I know my weakness and this is why my blog is called “Idea Share”. The website name is We Are Midas Print and that will make sense later on but for now, my weakness is I don’t have a niche or specific thing I will just write about. I just live to write and writing saved my life. C****-19 almost killed me but I survived because I have everything to live for my son and family. The only thing on my mind was letting go of the idea that my life wasn’t worth living.
I mean living with a broken heart during a pandemic is unimaginable but I was not alone. I displayed a victim mentality and my near death experience the only thing I said was “ let it go.” Maybe I didn’t have C***** , maybe my heartbreak, stress of dealing with my son’s mother is what drove me to that point, maybe I needed this experience to come to a self realization that the bigger picture to life is seeing outside of a never ending picture frames, engulfing each other every time I realize that there’s always something better to discover outside the frameworks of what we perceive to be our current and/ or fixed reality.
All of this happened 4 years ago, as I reflect on it. There would be no Idea Share or Mideus Print had I not went through all of the chaos because though people that I held dear to me left. I had books, my breath, good health, and my will power.
“Do The Knowledge!” Says Deante Kyle on Eggs and Grits Podcast, I had and still have everything I need to do it. I came up with one great idea and now I have an idea about educating people through sharing ideas. Rather than just complaining about my teacher not making school explorative and creative back in my day. I’ll do it! With initiative and vengeance, nothing against teachers or the school system but this is my conviction.
Writing to learn and my obsession with what I believe I do best at is teaching just about anything that doesn’t deal with crazy math formulas at the moment but that’s a work in progress. I don’t see myself doing anything else and won’t do anything that goes against what I believe in.
Anyone who does that is insane to me. Would you lose it all to get to where you really want to be? Not all at once but in baby steps you lose things only to self actualize that you are going in the right direction.
It’s really a slow burn for me to watch the old me usher in the new me. This type of transformation isn’t done in a year but almost 5 years to build up to this point. What you do is so much more important than how you feel? I didn’t understand this at first until I started to write becoming more assertive and questioning the reality of what this meant. It meant that your vision or dream is centered around delayed gratification and building yourself up to that point.
This could mean acting on ideas pushing to see where they will take you, what ideas can open doors for you, and the unknown wins again in authenticity and originality.
Now what I accomplished in my mental struggle showed me that I have the spirit of Entrepreneurship, of creativity, and perseverance.
I followed through my projects that I felt would give me some experience in what I wanted to add to my resume. ( I learned later that this idea didn’t really increase my chances but makes for a great story)
I did Turo, the car share/ car rental company/ peer to peer? Whatever way it’s described well I did it and named my company Millennium Domain LLC. I pushed to be super host, eventually got to that point, used my own car because it made sense since I had a company vehicle as a pest control technician. It was a great experience working for the company and making enough money to have a little extra money on the side for business… $55? After expenses that’s what Robert Kiyosaki was talking about…

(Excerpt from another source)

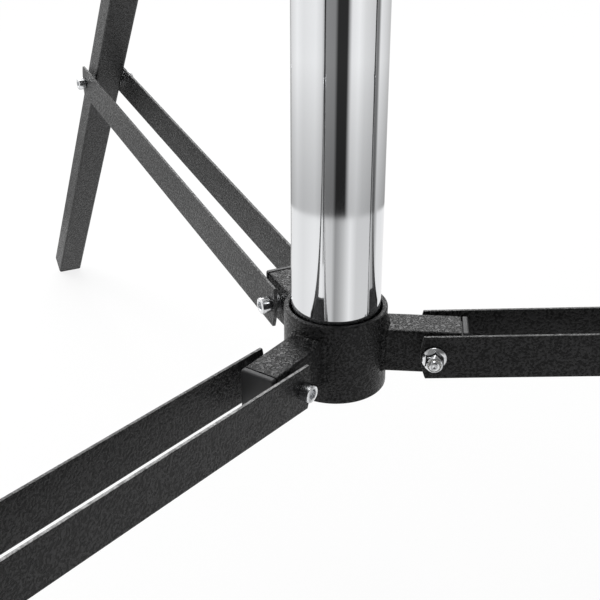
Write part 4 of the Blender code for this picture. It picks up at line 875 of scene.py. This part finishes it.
def makeKnob(name, node, place, reach, radius, lobes=3, lobeDepth=0.25):
    # reach is from the screw's tip to the end of the boss that it goes through.
    n, depth, thick = knobs["steps"], knobs["depth"], knobs["screw"]
    shank = reach + knobs["clear"]
    thread, height = [(thick - 0.0005, 0)], knobs["pitch"] / 2
    while height < shank - 0.001:
        thread += [(thick, height), (thick - knobs["thread"], height + knobs["pitch"] / 2)]
        height += knobs["pitch"]
    thread += [(thick, height), (thick, shank + 0.002)]

    def lobed(z, scale):
        made = []
        for i in range(n):
            angle = 2 * math.pi * i / n
            out = scale * radius * (1 - lobeDepth * (0.5 - 0.5 * math.cos(lobes * angle)))
            made.append(Vector((out * math.cos(angle), out * math.sin(angle), shank + z * depth)))
        return made

    neck = thick * 1.8
    base = [ring(shank, neck - 0.0006, n), ring(shank + 0.0006, neck, n), ring(shank + depth * 0.26, neck, n),
            ring(shank + depth * 0.29, neck + 0.0004, n)]
    head = drawn(skin, base + [lobed(z, scale) for z, scale in knobs["profile"]])
    addPiece(name, head, "blackPlastic", node, [node], place)
    addPiece(name + "Screw", drawn(lathe, thread, 24), "zinc", node, [], place)


clampTip = tubes["mast"] + gap
makeKnob("clampKnob", "clamp_knob", sidePlace @ at(clampTip, 0, collarPivot) @ outward,
         collar["outer"] + collar["bossLength"] - clampTip, knobs["clamp"])
print("collar done")

# Winch frame on the mast, drawn from the middle of its drum's height
winch = {
    "plateFace": 0.0253, "plate": 0.004, "plateCorner": 0.006, "side": 0.003, "inside": 0.032,
    "sideDepth": 0.084, "width": 0.078, "over": 0.028, "below": 0.068, "above": 0.042, "corner": 0.020,
    "edge": 0.0005, "drumX": 0.0699, "shaft": 0.006, "shaftHead": 0.0066, "shaftFlats": 0.018,
    "gearDistance": 0.048,
    "ubolt": 0.004, "uboltEnd": 0.0105, "nutFlats": 0.0118, "nut": (0.0012, 0.0067), "washer": 0.0068,
    "ratchetY": 0.039, "pawlX": 0.0520, "pawlZ": -0.015335, "pawlPin": 0.004,
    "bead": {"Size": 0.0024, "Ripple": 0.0022}, "beads": ((-0.062, -0.040), (-0.012, 0.010), (0.020, 0.038)),
}


def makeWinchFrame():
    w = winch
    below, above, corner, face = w["below"], w["above"], w["corner"], w["plateFace"] + w["plate"]
    wide, low, high = w["width"] / 2, -below - w["over"], above + w["over"]
    bend = tubes["mast"] + w["ubolt"] + gap
    boltHeights = (-below - w["over"] / 2, above + w["over"] / 2)
    holes = [circle(w["ubolt"] + gap, 24, y, z) for y in (-bend, bend) for z in boltHeights]
    start = w["plateFace"] + w["plate"] / 2
    back = fillet([(-wide, low), (wide, low), (wide, high), (-wide, high)], w["plateCorner"], 5)
    bm = drawn(plate, back, w["plate"], holes, at(start, 0, 0) @ turn(90, 'Z') @ upright)
    far = start + w["sideDepth"] - corner
    outline = ([(start, -below)] + arc(far, -below + corner, corner, -90, 0, 14)
               + arc(far, above - corner, corner, 0, 90, 14) + [(start, above)])
    shafts = [circle(w["shaft"] + gap, 32, w["drumX"], z) for z in (0, -w["gearDistance"])]
    for side in (1, -1):
        plate(bm, outline, w["side"], shafts, at(0, side * (w["inside"] + w["side"] / 2), 0) @ upright)
    addPiece("winchFrame", bm, "powderCoat", "mast", ["winch_frame"], winchPlace, w["edge"])

    bm, x, y, z = bmesh.new(), w["pawlX"], w["ratchetY"], w["pawlZ"]
    rod(bm, (x, w["inside"] + 0.001, z), (x, y + 0.0030, z), w["pawlPin"], 32, 0.0003)
    rod(bm, (x, y + 0.0026, z), (x, y + 0.0040, z), w["pawlPin"] * 1.45, 32, 0.0004)
    addPiece("pawlPin", bm, "zinc", "mast", [], winchPlace)

    out = w["inside"] + w["side"]
    paths = [[Vector((face, side * out, z)) for z in ends] for side in (1, -1) for ends in w["beads"]]
    addWeld("winchWelds", paths, "mast", winchPlace, w["bead"])

    # U-bolts round the mast, with plain nuts on washers
    bm = bmesh.new()
    rodRadius, straight, (seat, top), flats = w["ubolt"], face + gap, w["nut"], w["nutFlats"]
    path = [(straight + w["uboltEnd"], bend), (straight, bend)]
    path += [(-bend * math.sin(a), bend * math.cos(a)) for a in (math.pi * i / 32 for i in range(33))]
    path += [(straight, -bend), (straight + w["uboltEnd"], -bend)]
    for z in boltHeights:
        rings = []
        for x, y in path:
            side = Vector((0, 1 if y > 0 else -1, 0)) if x >= 0 else Vector((x, y, 0)).normalized()
            rings.append([Vector((x, y, z + up)) + side * over for over, up in circle(rodRadius, 20)])
        skin(bm, rings)
        for y in (-bend, bend):
            place = at(straight, y, z) @ outward
            sleeve(bm, rodRadius + 0.0001, w["washer"], 0, seat, 36, 0.0003, place)
            nut = [hexRing(height, flats, 36, most) for height, most in
                   ((seat, 0.0061), (seat + 0.0006, 1.0), (top - 0.0006, 1.0), (top, 0.0061))]
            nut += [ring(height, rodRadius + 0.0001, 36) for height in (top, seat)]
            skin(bm, [[place @ p for p in points] for points in nut], True)
    addPiece("winchUbolts", bm, "zinc", "mast", ["winch_ubolt_upper", "winch_ubolt_lower"], winchPlace)

    tall, flats, n = w["shaftHead"], w["shaftFlats"], 48
    head = [(tall, 0.0092), (tall - 0.0008, 1.0), (0.0002, 1.0)]
    out += gap
    rings = ([hexRing(-out - z, flats, n, most) for z, most in head]
             + [ring(-out, w["shaft"], n), ring(out, w["shaft"], n)]
             + [hexRing(out + z, flats, n, most) for z, most in head[::-1]])
    addPiece("drumShaft", drawn(skin, rings), "zinc", "mast", ["drum_shaft"],
             winchPlace @ at(w["drumX"], 0, 0) @ acrossArm)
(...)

It was definitely not worth the constant detailing and car washing, tire replacements,oil changes, inspections ( which I made most of my money doing finding trash and other things not to mention). Having to Uber to go get my vehicle etc.

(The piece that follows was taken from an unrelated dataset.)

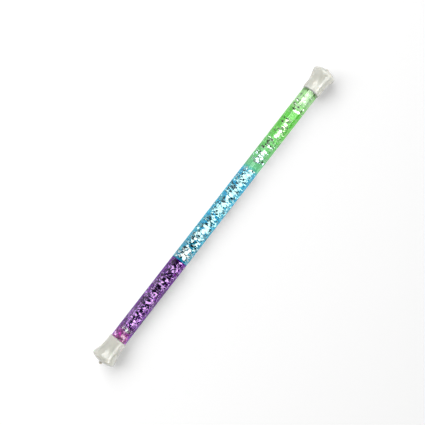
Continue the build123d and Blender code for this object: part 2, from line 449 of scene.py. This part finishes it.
def make_cap(end, material):
    ob = turn(f"cap_{end}", mirrored(cap_outline(), end), "wand", sharp=25)
    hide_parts(f"end_cap_{end}")
    ob.data.materials.append(material)
    return ob


def make_pin(end, material):
    head = PIN[1].z
    neck_x = PIN[1].x - head
    outline = [(PIN[0].x, 0), (PIN[0].x, PIN_SHANK_RADIUS)]
    outline += [(cap_end_x, PIN_SHANK_RADIUS), (cap_end_x, head * PIN_NECK)]
    outline += arc((neck_x, 0), (head, head), 90, 0, 12)[:-1] + [(PIN[1].x, 0)]
    ob = turn(f"pin_{end}", mirrored(outline, end), "wand", closed=False, around=48)
    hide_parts(f"vent_pin_{end}")
    ob.data.materials.append(material)
    return ob


def make_bung(end, material):
    """A stopper: chamfered nose, shank with sealing ribs, flange over the tube's end."""
    nose_x, end_x, flange_radius = BUNG[0].x, BUNG[1].x, BUNG[1].z
    flange_x = tube_end_x + BUNG_FLANGE_GAP
    shank = bore_radius - BUNG_SHANK_GAP
    rib = bore_radius - BUNG_RIB_GAP
    outline = [(nose_x, 0), (nose_x, shank - BUNG_CHAMFER), (nose_x + BUNG_CHAMFER, shank)]
    for place in BUNG_RIBS:
        outline += arc((nose_x + place, shank), (BUNG_RIB_HALF, rib - shank), 180, 0, 8)
    outline += [(flange_x, shank), (flange_x, flange_radius), (end_x, flange_radius), (end_x, 0)]
    ob = turn(f"stopper_{end}", mirrored(outline, end), "wand", closed=False, around=96)
    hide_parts(f"bung_{end}")
    ob.data.materials.append(material)


def make_bead(end, material):
    lo, hi = BEAD
    foot = film_radius + BEAD_GAP
    hollow = (lo.x + (hi.x - lo.x) * BEAD_HOLLOW[0], foot + (hi.z - foot) * BEAD_HOLLOW[1])
    outline = [(lo.x, foot), (hi.x, foot), (hi.x, hi.z), hollow]
    ob = turn(f"cement_{end}", mirrored(outline, end), "wand", around=96)
    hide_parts(f"glue_bead_{end}")
    ob.data.materials.append(material)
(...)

What I learned is that I have the ability to follow through and have an exit strategy… transitioning to Airbnb, yes another gig economy , it ends after this though, made a lot of money,spent a lot of money, and I burnt out bad like drag race tires screeching bad! I worked hours upon hours to get 3 times the amount I averaged from Airbnb after expenses and said it was a great experience but my health suffered. I’m done!
Mr. 4 hours of sleep, my idea was a Four work week, but considering I couldn’t sit still for 15 minutes is probably why it took me so long to consider becoming a Teacher. I was in hustle mode complete chaos, no time to study here I’m chasing the money!
I tried everything because I wanted to see where it would take me and this one idea in the mist of it all brought me Mideus Print and Idea Share. Finding out what I truly wanted for myself from a career to business was chaos but I know one thing about it all.
Is the adventure was all worth it because when I feel like giving up I have a story that I tell myself one that I can reflect on is that every goal written down gets accomplished!